Minn. AG reaches settlement with big debt buyer

Bob Iverson is still on edge after a collector harassed him for months about $6,000 in debt he said belonged to someone else with his name.

"You don't know. Is it going to end? Is it going to come four years down the road, three years down the road?" Iverson said during a news conference with Attorney General Lori Swanson.

The company, Midland Funding LLC, has agreed to pay the state $500,000 to settle a lawsuit Swanson filed in 2011. It will also follow a series of restrictions designed to address problems Swanson raised in the lawsuit. And the company must also resolve outstanding and future consumer complaints like Iverson's.

The company is not admitting any wrongdoing as part of the settlement.

Swanson had accused Midland, part of Texas-based Encore Capital Group, of "robo-signing" affidavits in collections lawsuits and sometimes targeting the wrong people for payment of debt it had purchased from banks and credit card companies.

Midland, one of the largest debt buyers in the country, has filed more than 15,000 lawsuits in Minnesota courts against individuals since 2008, according to Swanson's office.

Debt buyers make a profit when they collect on debt they've purchased from financial institutions for cheap. Often, the lawsuits they file go unnoticed by the consumers, Swanson said. When the consumer fails to show up in court, the companies are able to get a judgment that can authorize them to collect the money, she said.

The settlement requires Midland to prove that a debt is owed before taking steps to collect it, Swanson said.

"The burden would really shift in a meaningful way to Midland to substantiate that they owe it," she said.

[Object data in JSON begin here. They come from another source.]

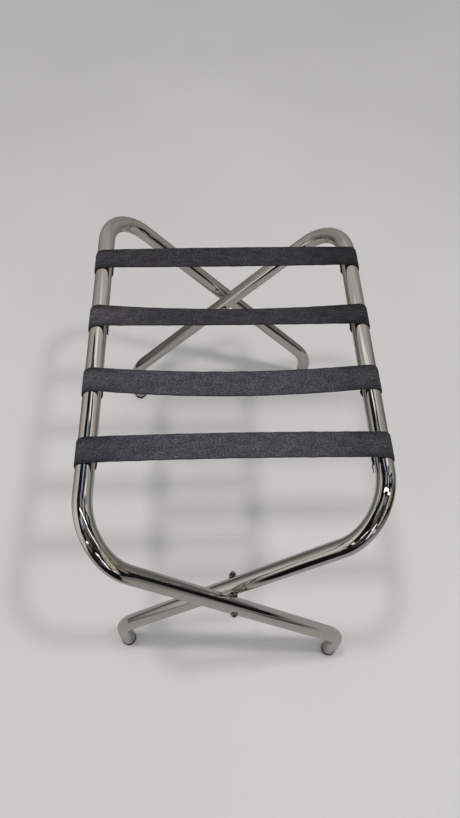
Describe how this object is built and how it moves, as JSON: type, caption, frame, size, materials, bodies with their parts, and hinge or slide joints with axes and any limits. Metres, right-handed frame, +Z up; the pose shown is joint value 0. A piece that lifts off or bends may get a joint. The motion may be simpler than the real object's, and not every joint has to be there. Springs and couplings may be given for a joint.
{
  "type": "hotel luggage bench",
  "caption": "Folding luggage bench: two crossed, bent tube frames on bolted pivots, joined over the rails by webbing straps.",
  "frame": {"origin": "on the floor, at the middle of the bench's footprint", "axes": "+Z up, +X to the right, -Y towards the front; the rails run along Y"},
  "size_m": [0.4076, 0.6314, 0.5356],
  "materials": {
    "chrome_tube": "polished chrome plate on bent steel tube",
    "chrome_fastener": "polished chrome plate",
    "steel_washer": "bright zinc",
    "steel_screw": "zinc-plated steel",
    "foot_plastic": "moulded, slightly scuffed",
    "webbing": "woven charcoal webbing"
  },
  "bodies": {
    "outer_frame": {"outer_frame_tube": "chrome_tube", "front_pivot_bolt": "chrome_fastener", "front_cap_nut": "chrome_fastener", "front_saddle_washer": "steel_washer", "front_nut_washer": "steel_washer", "front_pivot_spacer": "steel_washer", "outer_front_glide": "foot_plastic", "rear_pivot_bolt": "chrome_fastener", "rear_cap_nut": "chrome_fastener", "rear_saddle_washer": "steel_washer", "rear_nut_washer": "steel_washer", "rear_pivot_spacer": "steel_washer", "outer_rear_glide": "foot_plastic", "strap_rear": "webbing", "strap_mid_rear": "webbing", "strap_mid_front": "webbing", "strap_front": "webbing", "outer_rail_screws": "steel_screw"},
    "inner_frame": {"inner_frame_tube": "chrome_tube", "inner_front_glide": "foot_plastic", "inner_rear_glide": "foot_plastic", "inner_rail_screws": "steel_screw"}
  },
  "joints": [
    {"name": "fold", "type": "hinge", "parent": "outer_frame", "child": "inner_frame", "pos_m": [0, 0, 0.3062], "axis": [0, -1, 0], "range_deg": [0, 75], "deforming": ["strap_rear", "strap_mid_rear", "strap_mid_front", "strap_front"]}
  ]
}
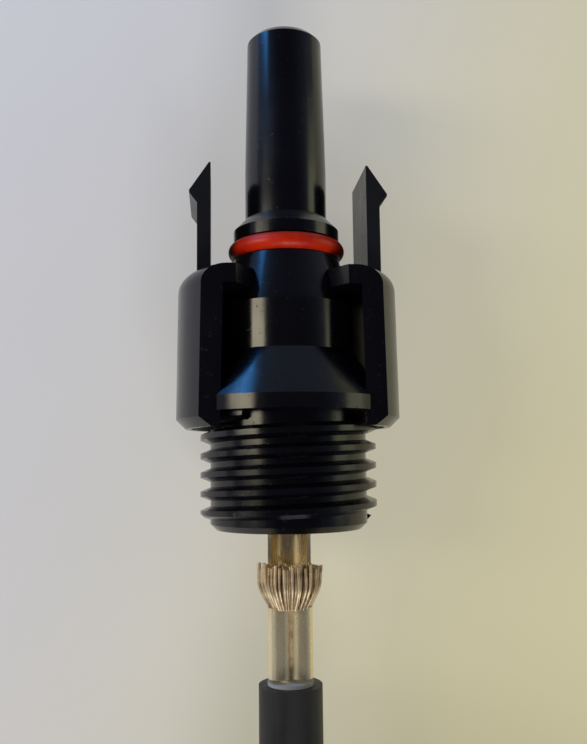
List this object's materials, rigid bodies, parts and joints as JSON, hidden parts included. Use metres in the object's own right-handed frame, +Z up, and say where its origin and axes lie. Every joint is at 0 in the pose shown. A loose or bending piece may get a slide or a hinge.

An Encore Capital executive said in a written statement that much of what the company agreed to in the settlement had been in place since 2009 when the company improved its affidavit process.

"After significant effort examining our company, Midland confirmed to the Minnesota Attorney General that no systemic issues were found with our current affidavit process. In addition, we confirmed that the underlying consumer debts are valid and that our current affidavit process accurately describes those debts," said Greg Call, Encore's senior vice president and general counsel.

Midland officials said the company has agreed to stop all collection activity with Minnesota consumers who had contacted the Attorney General's office since 2005.

The settlement was approved by Hennepin County District Judge Denise Reilly.

Swanson said Midland is not the only debt buyer that has violated consumers' rights, and she said she plans to push legislation next year that would place tighter regulations on debt buyers, saying Minnesota's current laws are too lax. She said she also expects further enforcement action.

"This is a real problem area. It's a relatively new industry that if we were here 30 years ago didn't even exist, and so we're going to keep on this," she said. "We have other consumers who have been targeted by other companies, and we want to see those practices come to an end."

One consumer who participated in Swanson's news conference on Wednesday said she only discovered the company was after her for someone else's debt when she found $9,000 missing from her bank account.

Ka Yang, of St. Paul, said she was able to get Midland to repay the money, but she's still out $2,000 after hiring a lawyer to help get her money back.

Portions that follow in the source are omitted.